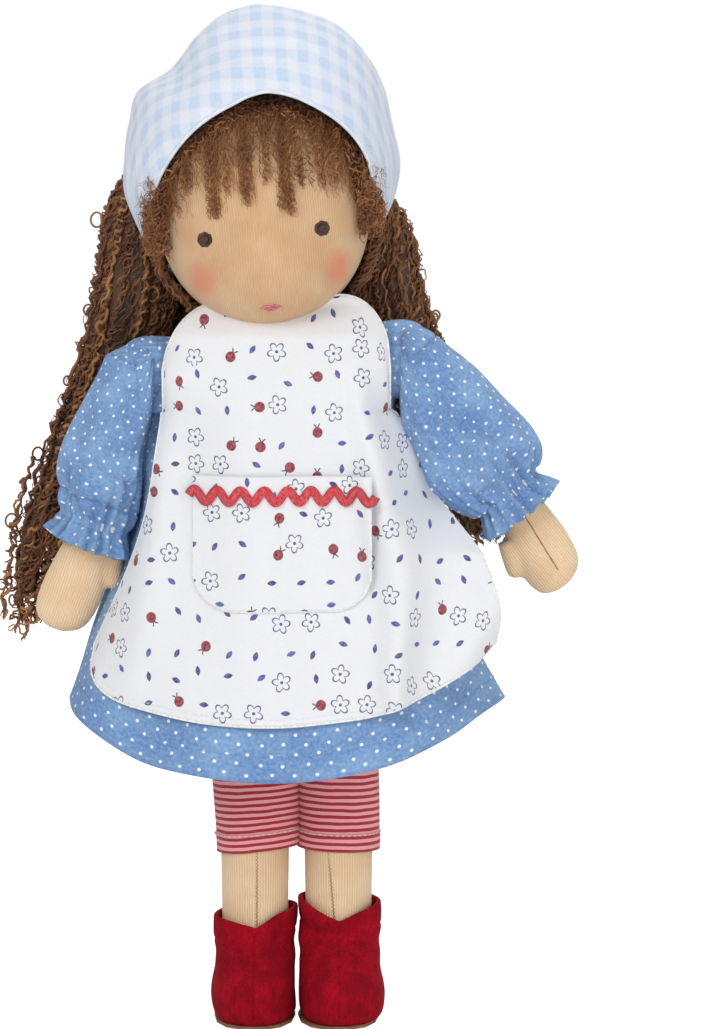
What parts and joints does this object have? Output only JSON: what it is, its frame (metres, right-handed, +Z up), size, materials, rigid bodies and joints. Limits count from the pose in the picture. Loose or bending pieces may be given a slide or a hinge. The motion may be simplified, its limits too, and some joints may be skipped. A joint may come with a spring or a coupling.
{
  "type": "waldorf doll",
  "caption": "Standing cloth doll with round stuffed head, curly yarn hair, headscarf, puff-sleeved dress, pocket apron, striped leggings and soft boots; head, arms and legs turn.",
  "frame": {"origin": "middle of the doll's box in plan, on the ground under its soles", "axes": "+Z up along the standing doll, the doll faces -Y, its own left side is +X"},
  "size_m": [0.2146, 0.1062, 0.3811],
  "materials": {
    "skin_tricot": "ribbed cotton knit, matte",
    "wool_stuffing": "carded sheep's wool",
    "hair_yarn": "curly mohair yarn",
    "eye_thread": "stranded cotton, slight sheen",
    "mouth_thread": "stranded cotton, slight sheen",
    "gingham_cotton": "light blue and white check, matte",
    "dress_cotton": "blue with white pin dots, matte",
    "apron_cotton": "white with small printed flowers, matte",
    "braid_cotton": "woven rickrack, matte",
    "legging_jersey": "red and pink striped jersey, matte",
    "boot_velour": "short pile",
    "boot_sole_leather": "matte",
    "cuff_elastic": "woven elastic",
    "button_plastic": "gloss"
  },
  "bodies": {
    "torso": {"torso_skin": "skin_tricot", "torso_stuffing": "wool_stuffing", "legging_seat": "legging_jersey", "neck_thread": "eye_thread", "dress_bodice": "dress_cotton", "dress_skirt": "dress_cotton", "dress_snap_upper": "button_plastic", "dress_snap_lower": "button_plastic", "apron_panel": "apron_cotton", "apron_pocket": "apron_cotton", "rickrack_braid": "braid_cotton", "apron_neckband": "apron_cotton", "apron_button": "button_plastic"},
    "head": {"head_skin": "skin_tricot", "head_core": "wool_stuffing", "eye_right": "eye_thread", "eye_left": "eye_thread", "mouth": "mouth_thread", "wig_cap": "hair_yarn", "fringe": "hair_yarn", "headscarf": "gingham_cotton", "scarf_knot": "gingham_cotton", "scarf_tie_right": "gingham_cotton", "scarf_tie_left": "gingham_cotton", "hair_left": "hair_yarn", "hair_right": "hair_yarn", "hair_back": "hair_yarn"},
    "arm_right": {"arm_right_skin": "skin_tricot", "arm_right_stuffing": "wool_stuffing", "sleeve_right": "dress_cotton", "cuff_elastic_right": "cuff_elastic"},
    "leg_right": {"leg_right_skin": "skin_tricot", "leg_right_stuffing": "wool_stuffing", "legging_right": "legging_jersey", "boot_right": "boot_velour", "boot_sole_right": "boot_sole_leather"},
    "arm_left": {"arm_left_skin": "skin_tricot", "arm_left_stuffing": "wool_stuffing", "sleeve_left": "dress_cotton", "cuff_elastic_left": "cuff_elastic"},
    "leg_left": {"leg_left_skin": "skin_tricot", "leg_left_stuffing": "wool_stuffing", "legging_left": "legging_jersey", "boot_left": "boot_velour", "boot_sole_left": "boot_sole_leather"}
  },
  "joints": [
    {"name": "head_turn", "type": "hinge", "parent": "torso", "child": "head", "pos_m": [-0.0066, -0.0006, 0.2625], "axis": [-0.0958, 0, 0.9954], "range_deg": [-40, 40], "deforming": ["hair_left", "hair_right", "hair_back"]},
    {"name": "shoulder_right", "type": "hinge", "parent": "torso", "child": "arm_right", "pos_m": [-0.0503, -0.0036, 0.247], "axis": [-1, 0, 0], "range_deg": [0, 110]},
    {"name": "shoulder_left", "type": "hinge", "parent": "torso", "child": "arm_left", "pos_m": [0.0403, -0.0036, 0.247], "axis": [-1, 0, 0], "range_deg": [0, 110]},
    {"name": "hip_left", "type": "hinge", "parent": "torso", "child": "leg_left", "pos_m": [0.0178, -0.0006, 0.14], "axis": [-1, 0, 0], "range_deg": [-10, 90], "deforming": ["dress_skirt", "apron_panel", "apron_pocket", "rickrack_braid"]},
    {"name": "hip_right", "type": "hinge", "parent": "torso", "child": "leg_right", "pos_m": [-0.01365, -0.0006, 0.14], "axis": [-1, 0, 0], "range_deg": [-10, 90]}
  ],
  "couplings": [
    {"joint": "hip_right", "follows": "hip_left", "ratio": 1}
  ]
}
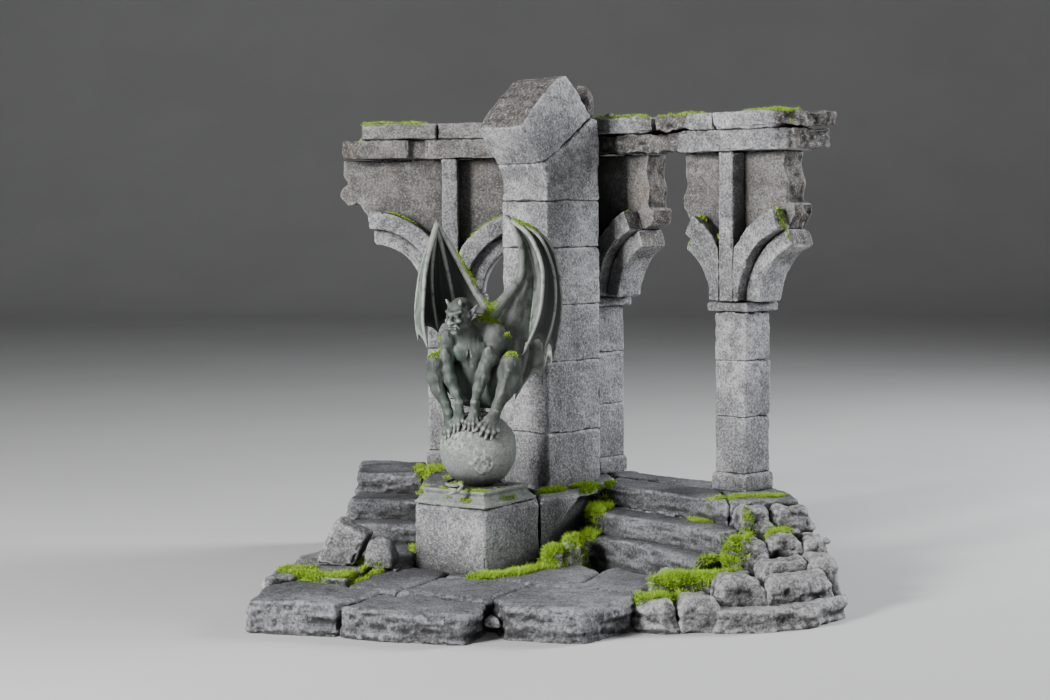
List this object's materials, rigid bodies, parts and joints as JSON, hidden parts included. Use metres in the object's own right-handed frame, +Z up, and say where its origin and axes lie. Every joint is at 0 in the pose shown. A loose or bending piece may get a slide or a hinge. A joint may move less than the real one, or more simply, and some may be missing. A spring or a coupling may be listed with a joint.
{
  "type": "miniature terrain ruin",
  "caption": "Ruined stone arcade display base: stepped paved base, broken pier, two arcade wings and a winged gargoyle on a globe, each of which lifts off.",
  "frame": {"origin": "on the ground, under the middle of the whole", "axes": "+Z up, -Y towards the front, +X towards the arcade with the free end column"},
  "size_m": [0.3424, 0.3424, 0.3124],
  "materials": {
    "grey_stone": "matte, painted stone",
    "paving_stone": "matte, painted stone",
    "verdigris_stone": "satin, painted",
    "steel": "brushed"
  },
  "bodies": {
    "base": {"bank_rocks_lower": "grey_stone", "bank_rocks_upper": "grey_stone", "base_core": "grey_stone", "cave_rubble": "grey_stone", "fallen_block": "grey_stone", "front_slabs": "paving_stone", "gap_stone": "paving_stone", "kerb_stones": "grey_stone", "left_floor_slab": "paving_stone", "left_landing": "paving_stone", "left_mound_rock": "grey_stone", "left_steps": "grey_stone", "paving_slabs": "paving_stone", "pedestal_block": "grey_stone", "pedestal_side_block": "grey_stone", "right_landing_slabs": "paving_stone", "right_steps": "grey_stone", "small_block": "grey_stone", "terrace_core": "grey_stone", "terrace_slabs": "paving_stone"},
    "pier": {"pier_courses": "grey_stone", "pier_springer": "grey_stone", "pier_broken_rib": "grey_stone", "pier_dowel": "steel", "corner_core": "grey_stone", "corner_magnets": "steel", "pier_head_boulder": "grey_stone"},
    "left_arcade": {"left_column_base": "grey_stone", "left_column_drums": "grey_stone", "left_column_collar": "grey_stone", "left_column_dowel": "steel", "left_spandrel_panel": "grey_stone", "left_arch_rings": "grey_stone", "left_arch_soffits": "grey_stone", "left_pilaster_strip": "grey_stone", "left_cornice_lower": "grey_stone", "left_cornice_upper": "grey_stone", "left_arcade_magnet": "steel"},
    "right_arcade": {"right_column_bases": "grey_stone", "right_arcade_drums": "grey_stone", "right_column_collars": "grey_stone", "right_arcade_dowels": "steel", "right_spandrel_panels": "grey_stone", "right_arch_rings": "grey_stone", "right_arch_soffits": "grey_stone", "right_pilaster_strips": "grey_stone", "right_cornice_lower": "grey_stone", "right_cornice_upper": "grey_stone", "right_arcade_magnet": "steel"},
    "statue": {"plinth_cap": "grey_stone", "statue_peg": "steel", "globe": "grey_stone", "gargoyle_torso": "verdigris_stone", "gargoyle_head": "verdigris_stone", "gargoyle_arms": "verdigris_stone", "gargoyle_legs": "verdigris_stone", "gargoyle_left_wing": "verdigris_stone", "gargoyle_right_wing": "verdigris_stone", "gargoyle_tail": "verdigris_stone"}
  },
  "joints": [
    {"name": "pier_lift", "type": "slide", "parent": "base", "child": "pier", "axis": [0, 0, 1], "range_m": [0, 0.03]},
    {"name": "left_arcade_lift", "type": "slide", "parent": "base", "child": "left_arcade", "axis": [0, 0, 1], "range_m": [0, 0.03]},
    {"name": "right_arcade_lift", "type": "slide", "parent": "base", "child": "right_arcade", "axis": [0, 0, 1], "range_m": [0, 0.03]},
    {"name": "statue_lift", "type": "slide", "parent": "base", "child": "statue", "axis": [0, 0, 1], "range_m": [0, 0.03]}
  ]
}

----------------

* _Task to carry out_
Your answer should be one number: the count of lines in the data above that include the word "rigid".

* _Written response_
2